Begin with the line containing "0, 0), None)" and end with the line containing "imported = [obj"; set down that block verbatim and nothing else.

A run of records
——————

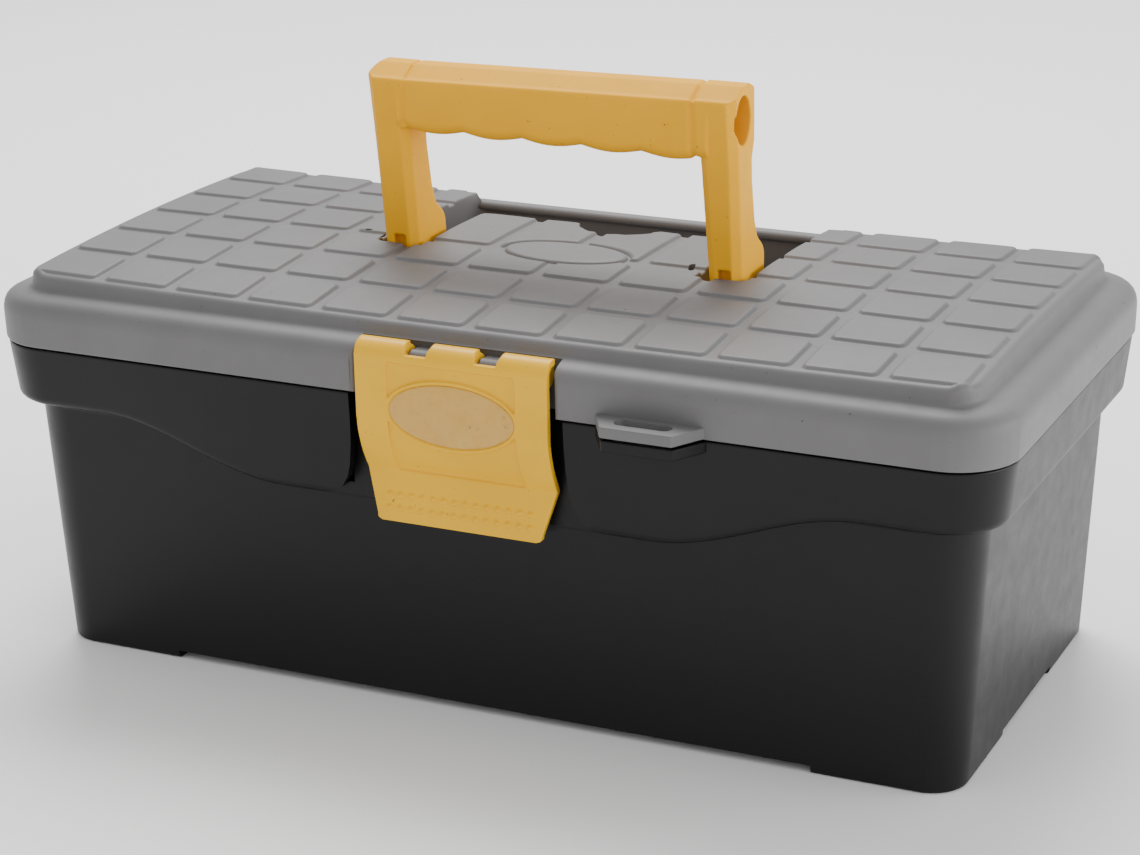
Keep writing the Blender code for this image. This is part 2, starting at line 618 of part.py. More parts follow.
# ---- handle ---------------------------------------------------------------------
def handle_leg(side):
    """One leg in Y-Z, with a round foot and a heel that stops it upright."""
    foot_r = 5.2
    outline = arc(PIVOT_Y, PIVOT_Z, foot_r, 180, 270, 5)
    outline += [(11.3, PIVOT_Z - foot_r), (14.6, PIVOT_Z - 2.0), (14.8, 138.6), (13.8, 141.0),
                (8.6, 145.6), (6.8, 151.0), (4.6, 165.0), (4.4, 172.0)]
    outline += arc(GRIP_BACK - 4.0, HANDLE_TOP - 16.0, 4.0, -30, 0, 2)
    outline += arc(GRIP_BACK - 4.0, HANDLE_TOP - 4.0, 4.0, 0, 90, 4)
    outline += arc(GRIP_FRONT + 4.0, HANDLE_TOP - 4.0, 4.0, 90, 180, 4)
    outline += [(-9.7, 173.0)]
    x0, x1 = sorted((side * LEG_INNER, side * LEG_OUTER))
    made = prism("leg", outline, x0, x1, 'X')
    for vertex in made.data.vertices:
        if abs(vertex.co.x) > (LEG_INNER + 2) * MM:
            vertex.co.x += side * LEG_FLARE * MM * (vertex.co.z / MM - PIVOT_Z) / (HANDLE_TOP - PIVOT_Z)
    return made


def grip_ring(x):
    """A rounded section of the grip; its underside bulges once for each finger."""
    span = 2 * LEG_INNER / FINGERS
    phase = ((x + LEG_INNER) / span) % 1.0
    bottom = GRIP_BOTTOM - GRIP_BULGE * math.sin(math.pi * phase)
    r = 4.2
    front, back, top = GRIP_FRONT + 0.2, GRIP_BACK - 0.2, HANDLE_TOP - 0.2
    section = arc(front + r, bottom + r, r, 180, 270, 3) + arc(back - r, bottom + r, r, 270, 360, 3)
    section += arc(back - r, top - r, r, 0, 90, 3) + arc(front + r, top - r, r, 90, 180, 3)
    return [(x, y, z) for y, z in section]


def carry_handle():
    """Two legs and a hollow grip that is open at its right end."""
    made = handle_leg(-1)
    add(made, handle_leg(1))
    stations = 40
    end = LEG_INNER + 1.5
    add(made, loft("grip", [grip_ring(-end + 2 * end * i / stations) for i in range(stations + 1)]))
    cut(made, rod("hollow", 6.0, -48.0, 80.0, -2.8, 185.8, 20, 1.25))
    for side in (-1, 1):
        x0, x1 = sorted((side * (LEG_INNER - 1), side * (LEG_OUTER + 3)))
        cut(made, rod("bore", HANDLE_PIN_BORE, x0, x1, PIVOT_Y, PIVOT_Z, 16))
        middle = side * (LEG_INNER + LEG_OUTER) / 2
        cut(made, block("notch", (middle - 2.3, middle + 2.3), (-10.0, -4.2), (131.6, 137.6)))
    return finish(made, "carry_handle", material("handle_yellow", YELLOW, 0.4))


# ---- tray -----------------------------------------------------------------------
def tray_span(side):
    """Y limits of the room in front of the middle rib (side -1) or behind it (side 1)."""
    if side < 0:
        return TRAY_WALL - TRAY_FRONT, TRAY_MIDDLE - TRAY_RIB / 2
    return TRAY_MIDDLE + TRAY_RIB / 2, TRAY_REAR - TRAY_WALL


def cut_slots(made, face, into, side):
    """Upright grooves for this side's dividers in a wall whose face is at this Y."""
    y = sorted((face - into, face + into * TRAY_GROOVE))
    for _, divider_side, x in DIVIDERS:
        if divider_side == side:
            cut(made, block("slot", (x - SLOT_WIDTH / 2, x + SLOT_WIDTH / 2), y,
                            (TRAY_FLOOR + TRAY_WALL, TRAY_TOP + 1)))


def tray_shell(tray_black):
    """The lift-out tray: one open box with end flanges and grooves for its loose walls."""
    inset = 1.6
    made = loft("tray", [
        [(x, y, TRAY_FLOOR) for x, y in rounded(TRAY_X - inset, TRAY_FRONT - inset,
                                                TRAY_REAR - inset, TRAY_R - inset)],
        [(x, y, TRAY_FLOOR + 2) for x, y in rounded(TRAY_X - 0.2, TRAY_FRONT - 0.2,
                                                    TRAY_REAR - 0.2, TRAY_R)],
        [(x, y, TRAY_TOP) for x, y in rounded(TRAY_X, TRAY_FRONT, TRAY_REAR, TRAY_R)]])
    flange = rounded(TRAY_FLANGE_X, 50.0, 55.0, 6.0)
    add(made, prism("flange", flange, TRAY_TOP - 2.0, TRAY_TOP, 'Z'))
    room = rounded(TRAY_X - TRAY_WALL, TRAY_FRONT - TRAY_WALL, TRAY_REAR - TRAY_WALL,
                   TRAY_R - TRAY_WALL)
    cut(made, prism("room", room, TRAY_FLOOR + TRAY_WALL, TRAY_TOP + 1, 'Z'))
    half = TRAY_RIB / 2 + GAP
    for side in (-1, 1):
        face = side * (TRAY_X - TRAY_WALL)
        span = sorted((face - side, face + side * TRAY_GROOVE))
        cut(made, block("end_groove", span, (TRAY_MIDDLE - half, TRAY_MIDDLE + half),
                        (TRAY_FLOOR + TRAY_WALL, TRAY_TOP + 1)))

    cut_slots(made, TRAY_WALL - TRAY_FRONT, -1, -1)
    cut_slots(made, TRAY_REAR - TRAY_WALL, 1, 1)
    return finish(made, "tray_shell", tray_black)


def tray_partition(tray_black):
    """The tray's middle wall, slid into its end grooves, with an arched lifting handle on it."""
    reach = TRAY_X - TRAY_WALL + TRAY_GROOVE - GAP
    low, high = TRAY_MIDDLE - TRAY_RIB / 2, TRAY_MIDDLE + TRAY_RIB / 2
    made = block("partition", (-reach, reach), (low, high),
                 (TRAY_FLOOR + TRAY_WALL + GAP, TRAY_TOP))
    arch = [(-ARCH_OUTER - 4, 84.0), (ARCH_OUTER + 4, 84.0), (ARCH_OUTER, TRAY_TOP + 6)]
    arch += arc(ARCH_OUTER - 8, ARCH_TOP - 8, 8, 0, 90, 4)
    arch += arc(-ARCH_OUTER + 8, ARCH_TOP - 8, 8, 90, 180, 4) + [(-ARCH_OUTER, TRAY_TOP + 6)]
    y0, y1 = TRAY_MIDDLE - ARCH_THICK / 2, TRAY_MIDDLE + ARCH_THICK / 2
    add(made, prism("arch", arch, y0, y1, 'Y'))
    gap = [(-ARCH_INNER, 80.0), (ARCH_INNER, 80.0)]
    gap += arc(ARCH_INNER - 2, 102.5, 2, 0, 90, 2) + arc(-ARCH_INNER + 2, 102.5, 2, 90, 180, 2)
    cut(made, prism("finger_gap", gap, y0 - 1, y1 + 1, 'Y'))

    cut_slots(made, low, 1, -1)
    cut_slots(made, high, -1, 1)
    return finish(made, "tray_partition", tray_black)


def divider(name, side, x, finish_material):
    """A loose cross wall with cut-off lower corners and a thumb dip in its top."""
    low, high = tray_span(side)
    low -= TRAY_GROOVE - GAP
    high += TRAY_GROOVE - GAP
    z0, z1 = TRAY_FLOOR + TRAY_WALL + GAP, DIVIDER_TOP
    middle = (low + high) / 2
    dip = [(middle + 9 * math.cos(a), z1 - 4 * math.sin(a))
           for a in [math.radians(30 * i) for i in range(7)]]
    outline = [(low, z0 + 1.5), (low + 1.5, z0), (high - 1.5, z0), (high, z0 + 1.5), (high, z1)]
    outline += dip + [(low, z1)]
    made = prism(name, outline, x - DIVIDER_THICK / 2, x + DIVIDER_THICK / 2, 'X')
    return finish(made, name, finish_material)


# ---- pins and badge -------------------------------------------------------------
def pin(name, radius, x0, x1, y, z, finish_material):
    return finish(rod(name, radius, x0, x1, y, z, 12), name, finish_material)


def build():
    steel = material("pin_steel", STEEL, 0.35, 1.0)
    divider_grey = material("divider_grey", DIVIDER_GREY, 0.5)
    tray_black = material("tray_black", TRAY_BLACK, 0.5)
    lid_grey = material("lid_grey", GREY, 0.5)
    made = {"bin": [bin_shell()],
            "lid": [lid_shell(lid_grey), padlock_eye(lid_grey)],
            "latch": [latch_plate()],
            "handle": [carry_handle()],
            "tray": [tray_shell(tray_black), tray_partition(tray_black)]}
    made["latch"].append(badge())
    for name, side, x in DIVIDERS:
        made["tray"].append(divider(name, side, x, divider_grey))
    for word, side in (("left", -1), ("right", 1)):
        middle = side * HINGE_X
        made["bin"].append(pin("hinge_pin_" + word, HINGE_PIN_R, middle - 17.2, middle + 17.2,
                               HINGE_Y, HINGE_Z, steel))
        x0, x1 = sorted((side * (ISLAND_X - 1.8), side * (RECESS_X + 1.8)))
        made["lid"].append(pin("handle_pin_" + word, HANDLE_PIN_R, x0, x1, PIVOT_Y, PIVOT_Z, steel))
    made["lid"].append(pin("latch_pin", LATCH_PIN_R, -19.7, 19.7, LATCH_Y, LATCH_Z, steel))
    return made


def axis_empty(name, place, parent):
    made = bpy.data.objects.new(name, None)
    bpy.context.scene.collection.objects.link(made)
    made.empty_display_size = 0.02
    made.parent = parent
    made.matrix_world = Matrix.Translation(Vector(place) * MM)
    return made


def assemble(made):
    """Hang each moving group on an empty that stands on its joint's axis."""
    root = axis_empty("box_frame", (0, 0, 0), None)
    lid = axis_empty("lid_axis", (0, HINGE_Y, HINGE_Z), root)
    bpy.context.view_layer.update()
    groups = {"bin": root, "lid": lid,
              "tray": axis_empty("tray_slide", (0, TRAY_MIDDLE, TRAY_FLOOR), root),
              "latch": axis_empty("latch_axis", (0, LATCH_Y, LATCH_Z), lid),
              "handle": axis_empty("handle_axis", (0, PIVOT_Y, PIVOT_Z), lid)}
    bpy.context.view_layer.update()
    for group, pieces in made.items():
        for piece in pieces:
            piece.parent = groups[group]
            piece.matrix_parent_inverse = groups[group].matrix_world.inverted()
    root.location.y = CENTRE_SHIFT * MM
    bpy.context.view_layer.update()


assemble(build())
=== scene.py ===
"""Looks for the toolbox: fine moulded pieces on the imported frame, in a pale studio.

Points are drawn in millimetres in the box's own frame (X right, Y to the rear, Z up from
the feet, zero under the middle of the lid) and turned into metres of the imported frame.
"""
import math

import bmesh
import bpy
import numpy as np
from mathutils import Matrix, Vector


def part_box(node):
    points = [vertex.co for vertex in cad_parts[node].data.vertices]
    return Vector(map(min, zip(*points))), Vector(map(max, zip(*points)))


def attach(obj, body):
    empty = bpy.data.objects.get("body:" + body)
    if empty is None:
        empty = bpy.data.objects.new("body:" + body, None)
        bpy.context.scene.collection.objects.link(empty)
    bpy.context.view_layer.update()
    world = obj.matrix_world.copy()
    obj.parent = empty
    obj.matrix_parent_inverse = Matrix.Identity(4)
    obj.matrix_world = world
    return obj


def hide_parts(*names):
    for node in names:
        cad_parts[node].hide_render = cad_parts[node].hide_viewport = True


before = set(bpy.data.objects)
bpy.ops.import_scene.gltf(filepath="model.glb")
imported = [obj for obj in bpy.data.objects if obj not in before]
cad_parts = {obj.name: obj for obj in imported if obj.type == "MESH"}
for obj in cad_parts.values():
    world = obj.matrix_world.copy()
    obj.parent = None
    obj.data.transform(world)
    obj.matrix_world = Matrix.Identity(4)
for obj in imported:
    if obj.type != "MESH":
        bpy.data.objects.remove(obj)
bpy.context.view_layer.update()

MM = 0.001

# ---- sizes in millimetres, most of them the part's own ------------------------------
HINGE_Y, HINGE_Z, HINGE_X, HINGE_R, HINGE_BORE, HINGE_PIN_R = 87.0, 106.0, 110.0, 4.2, 1.8, 1.5
HINGE_LID_HALF, HINGE_BIN_ARM, HINGE_PIN_HALF = 7.8, (8.3, 17.5), 17.2
low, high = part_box("hinge_pin_left")
SHIFT = (low.y + high.y) / 2 / MM - HINGE_Y      # from the box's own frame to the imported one

LID_X, LID_Y, LID_R, LID_BOTTOM, LID_WALL = 175.0, 83.0, 21.0, 109.0, 2.2
PLATE_X, PLATE_Y, PLATE_R, PLATE_EDGE = 163.4, 74.0, 10.0, 2.2
CROWN, CROWN_FALL, TILE_RISE, TILE_R = 135.15, (0.73, 4.47, 2.13), 1.1, 2.5
TILE_PITCH, TILE_HALF, TILE_COUNT = (26.9, 24.5), (11.7, 10.2), (12, 6)

BIN_X, BIN_FRONT, BIN_REAR, BIN_R = 160.5, 71.0, 75.5, 12.4
BIN_WALL, FOOT_HEIGHT, FOOT_LENGTH, DRAFT, REAR_DRAFT = 2.2, 2.8, 47.0, 4.8, 3.4
BAND_X, BAND_FRONT, BAND_REAR, BAND_R = 171.9, 80.4, 80.4, 18.0
BAND_DRAFT, BAND_TOP, BAND_LOW, BAND_HIGH = 1.9, 108.5, 71.8, 87.6
WAVE_START, WAVE_END, RIM_INSET, RIM_TOP, LEDGE = 62.0, 128.0, 0.3, 111.5, 3.9
POCKET_BACK, POCKET_HALF, FIELD_HALF, FIELD_DEEP, CATCH_HALF = -75.2, 37.0, 25.0, 1.8, 22.0

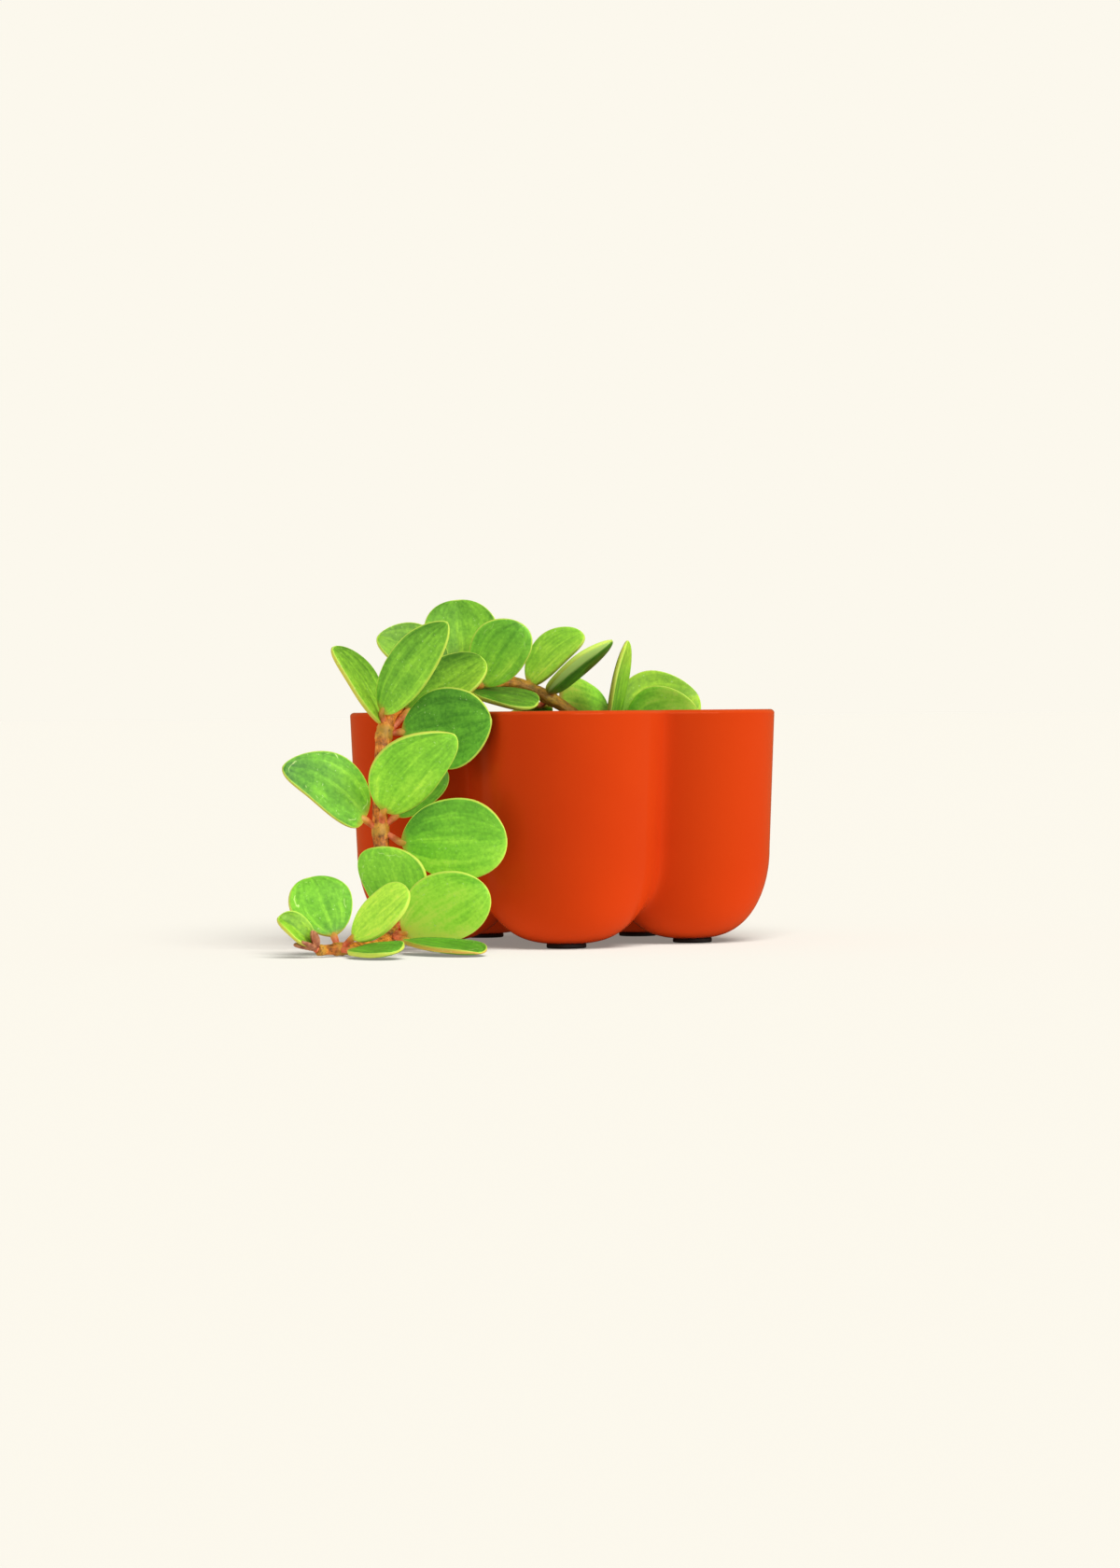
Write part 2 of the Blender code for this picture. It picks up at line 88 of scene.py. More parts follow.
# a light's name, where it comes from, its spread in degrees, its strength, and whether it falls on the
# floor alone or on all but the floor
SUNS = [
    ("key_light", (0.91, -0.42, 0.55), 40, 2.95, "EXCLUDE"),
    ("side_light", (-0.90, -0.25, 0.20), 50, 1.1, "EXCLUDE"),
    ("floor_light", (0.20, -0.70, 0.70), 40, 12.25, "INCLUDE"),
]
PANEL_PLACE = (1.5, -2.6, 1.35)
PANEL_AIMS_AT_HEIGHT = 0.1
PANEL_SIZE = (2.2, 2.4)
PANEL_POWER = 60.0


class Reading:
    """A number that varies over a surface; maths on it, written as for plain numbers, adds nodes."""

    def __init__(self, finish, socket):
        self.finish = finish
        self.socket = socket

    def maths(self, operation, *terms):
        return self.finish.node("ShaderNodeMath", {"operation": operation}, dict(enumerate(terms)))

    def __add__(self, other):
        return self.maths("ADD", self, other)

    def __mul__(self, other):
        return self.maths("MULTIPLY", self, other)

    def __sub__(self, other):
        return self.maths("SUBTRACT", self, other)

    def __rsub__(self, other):
        return self.maths("SUBTRACT", other, self)

    __radd__ = __add__
    __rmul__ = __mul__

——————

* Solved problem
    root = axis_empty("box_frame", (0, 0, 0), None)
    lid = axis_empty("lid_axis", (0, HINGE_Y, HINGE_Z), root)
    bpy.context.view_layer.update()
    groups = {"bin": root, "lid": lid,
              "tray": axis_empty("tray_slide", (0, TRAY_MIDDLE, TRAY_FLOOR), root),
              "latch": axis_empty("latch_axis", (0, LATCH_Y, LATCH_Z), lid),
              "handle": axis_empty("handle_axis", (0, PIVOT_Y, PIVOT_Z), lid)}
    bpy.context.view_layer.update()
    for group, pieces in made.items():
        for piece in pieces:
            piece.parent = groups[group]
            piece.matrix_parent_inverse = groups[group].matrix_world.inverted()
    root.location.y = CENTRE_SHIFT * MM
    bpy.context.view_layer.update()


assemble(build())
=== scene.py ===
"""Looks for the toolbox: fine moulded pieces on the imported frame, in a pale studio.

Points are drawn in millimetres in the box's own frame (X right, Y to the rear, Z up from
the feet, zero under the middle of the lid) and turned into metres of the imported frame.
"""
import math

import bmesh
import bpy
import numpy as np
from mathutils import Matrix, Vector


def part_box(node):
    points = [vertex.co for vertex in cad_parts[node].data.vertices]
    return Vector(map(min, zip(*points))), Vector(map(max, zip(*points)))


def attach(obj, body):
    empty = bpy.data.objects.get("body:" + body)
    if empty is None:
        empty = bpy.data.objects.new("body:" + body, None)
        bpy.context.scene.collection.objects.link(empty)
    bpy.context.view_layer.update()
    world = obj.matrix_world.copy()
    obj.parent = empty
    obj.matrix_parent_inverse = Matrix.Identity(4)
    obj.matrix_world = world
    return obj


def hide_parts(*names):
    for node in names:
        cad_parts[node].hide_render = cad_parts[node].hide_viewport = True


before = set(bpy.data.objects)
bpy.ops.import_scene.gltf(filepath="model.glb")
imported = [obj for obj in bpy.data.objects if obj not in before]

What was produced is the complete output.